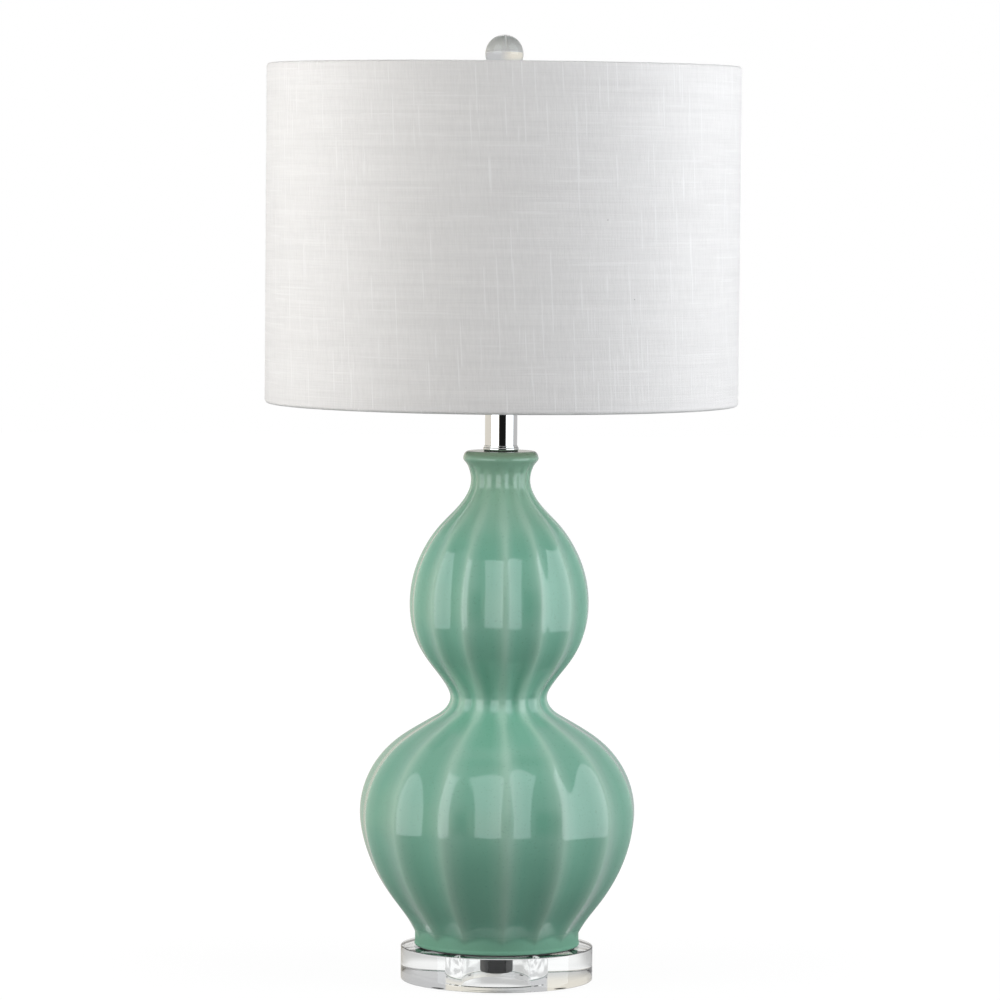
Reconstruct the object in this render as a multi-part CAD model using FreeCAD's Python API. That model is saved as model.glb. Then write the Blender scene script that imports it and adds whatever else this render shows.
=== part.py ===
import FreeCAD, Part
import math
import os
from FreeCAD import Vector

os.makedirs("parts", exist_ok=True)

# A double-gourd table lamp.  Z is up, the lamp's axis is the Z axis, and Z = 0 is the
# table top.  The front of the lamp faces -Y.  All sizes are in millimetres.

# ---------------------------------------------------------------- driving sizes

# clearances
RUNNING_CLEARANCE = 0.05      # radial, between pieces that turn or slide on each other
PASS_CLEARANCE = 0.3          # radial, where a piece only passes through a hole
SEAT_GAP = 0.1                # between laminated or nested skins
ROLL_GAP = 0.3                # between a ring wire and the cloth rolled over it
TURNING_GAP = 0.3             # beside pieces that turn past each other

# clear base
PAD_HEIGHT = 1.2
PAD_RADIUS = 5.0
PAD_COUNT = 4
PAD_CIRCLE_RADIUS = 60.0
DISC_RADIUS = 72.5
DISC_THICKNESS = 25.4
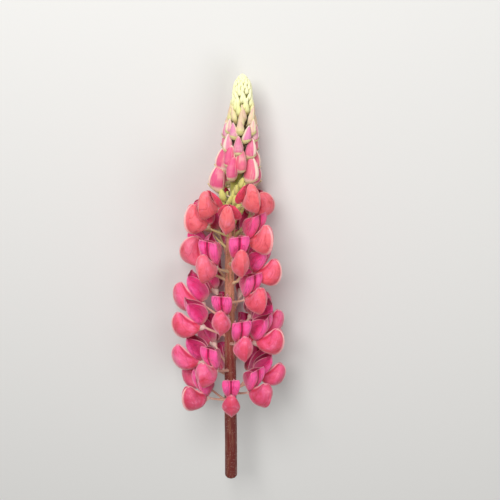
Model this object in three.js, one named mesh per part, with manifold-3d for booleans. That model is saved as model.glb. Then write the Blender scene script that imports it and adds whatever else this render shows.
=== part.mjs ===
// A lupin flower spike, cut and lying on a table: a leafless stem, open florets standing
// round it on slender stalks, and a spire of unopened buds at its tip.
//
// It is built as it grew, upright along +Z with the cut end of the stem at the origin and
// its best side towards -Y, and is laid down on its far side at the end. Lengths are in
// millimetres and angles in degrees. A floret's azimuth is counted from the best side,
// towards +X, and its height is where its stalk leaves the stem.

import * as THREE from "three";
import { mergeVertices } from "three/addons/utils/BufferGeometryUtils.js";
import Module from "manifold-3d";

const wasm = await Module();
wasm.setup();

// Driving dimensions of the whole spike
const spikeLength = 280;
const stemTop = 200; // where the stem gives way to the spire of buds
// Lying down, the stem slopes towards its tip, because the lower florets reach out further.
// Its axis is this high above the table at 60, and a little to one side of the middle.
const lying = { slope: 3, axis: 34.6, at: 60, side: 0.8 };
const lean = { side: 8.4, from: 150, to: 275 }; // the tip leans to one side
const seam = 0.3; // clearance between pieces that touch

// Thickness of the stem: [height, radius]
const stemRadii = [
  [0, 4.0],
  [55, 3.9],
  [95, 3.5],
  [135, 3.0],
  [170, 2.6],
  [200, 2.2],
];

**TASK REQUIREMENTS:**
Each line above is to be repeated exactly.

**FULL SOLUTION:**
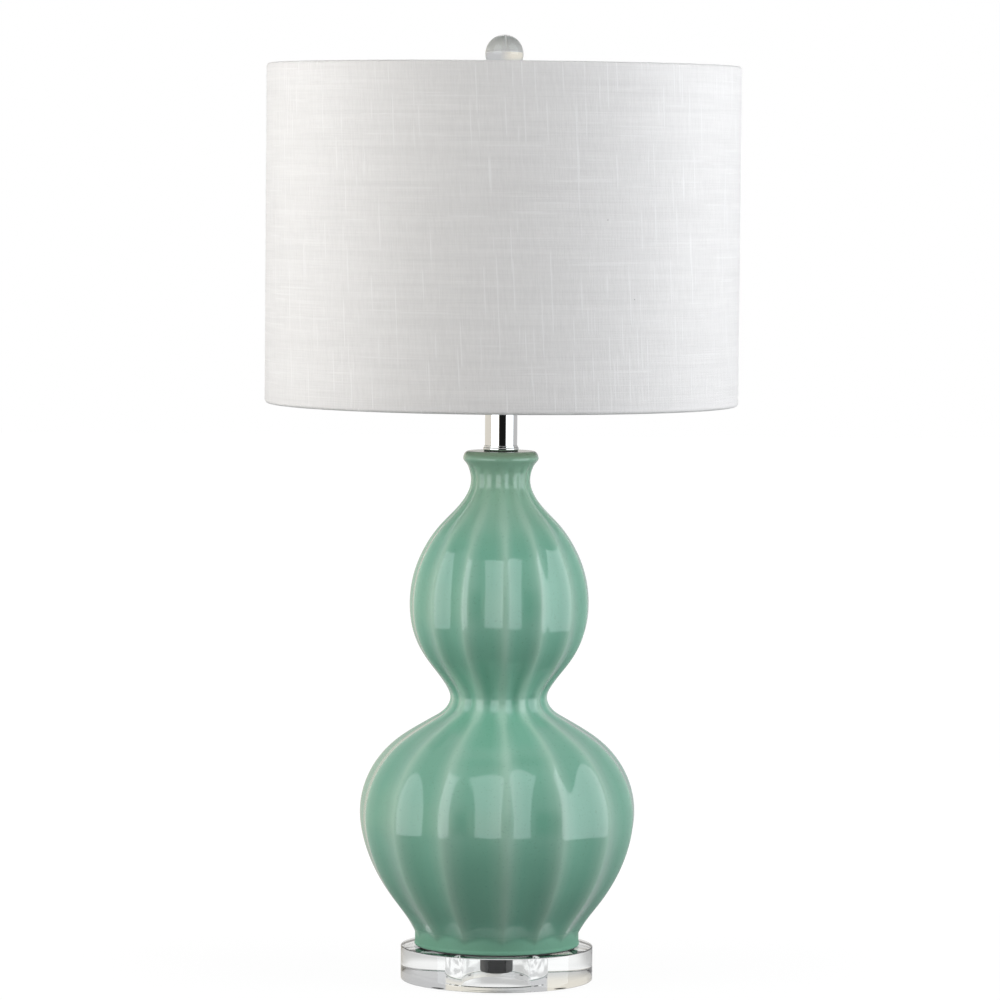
Reconstruct the object in this render as a multi-part CAD model using FreeCAD's Python API. That model is saved as model.glb. Then write the Blender scene script that imports it and adds whatever else this render shows.
=== part.py ===
import FreeCAD, Part
import math
import os
from FreeCAD import Vector

os.makedirs("parts", exist_ok=True)

# A double-gourd table lamp.  Z is up, the lamp's axis is the Z axis, and Z = 0 is the
# table top.  The front of the lamp faces -Y.  All sizes are in millimetres.

# ---------------------------------------------------------------- driving sizes

# clearances
RUNNING_CLEARANCE = 0.05      # radial, between pieces that turn or slide on each other
PASS_CLEARANCE = 0.3          # radial, where a piece only passes through a hole
SEAT_GAP = 0.1                # between laminated or nested skins
ROLL_GAP = 0.3                # between a ring wire and the cloth rolled over it
TURNING_GAP = 0.3             # beside pieces that turn past each other

# clear base
PAD_HEIGHT = 1.2
PAD_RADIUS = 5.0
PAD_COUNT = 4
PAD_CIRCLE_RADIUS = 60.0
DISC_RADIUS = 72.5
DISC_THICKNESS = 25.4
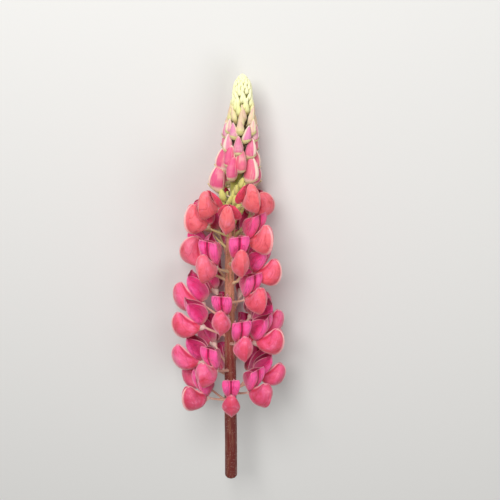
Model this object in three.js, one named mesh per part, with manifold-3d for booleans. That model is saved as model.glb. Then write the Blender scene script that imports it and adds whatever else this render shows.
=== part.mjs ===
// A lupin flower spike, cut and lying on a table: a leafless stem, open florets standing
// round it on slender stalks, and a spire of unopened buds at its tip.
//
// It is built as it grew, upright along +Z with the cut end of the stem at the origin and
// its best side towards -Y, and is laid down on its far side at the end. Lengths are in
// millimetres and angles in degrees. A floret's azimuth is counted from the best side,
// towards +X, and its height is where its stalk leaves the stem.

import * as THREE from "three";
import { mergeVertices } from "three/addons/utils/BufferGeometryUtils.js";
import Module from "manifold-3d";

const wasm = await Module();
wasm.setup();

// Driving dimensions of the whole spike
const spikeLength = 280;
const stemTop = 200; // where the stem gives way to the spire of buds
// Lying down, the stem slopes towards its tip, because the lower florets reach out further.
// Its axis is this high above the table at 60, and a little to one side of the middle.
const lying = { slope: 3, axis: 34.6, at: 60, side: 0.8 };
const lean = { side: 8.4, from: 150, to: 275 }; // the tip leans to one side
const seam = 0.3; // clearance between pieces that touch

// Thickness of the stem: [height, radius]
const stemRadii = [
  [0, 4.0],
  [55, 3.9],
  [95, 3.5],
  [135, 3.0],
  [170, 2.6],
  [200, 2.2],
];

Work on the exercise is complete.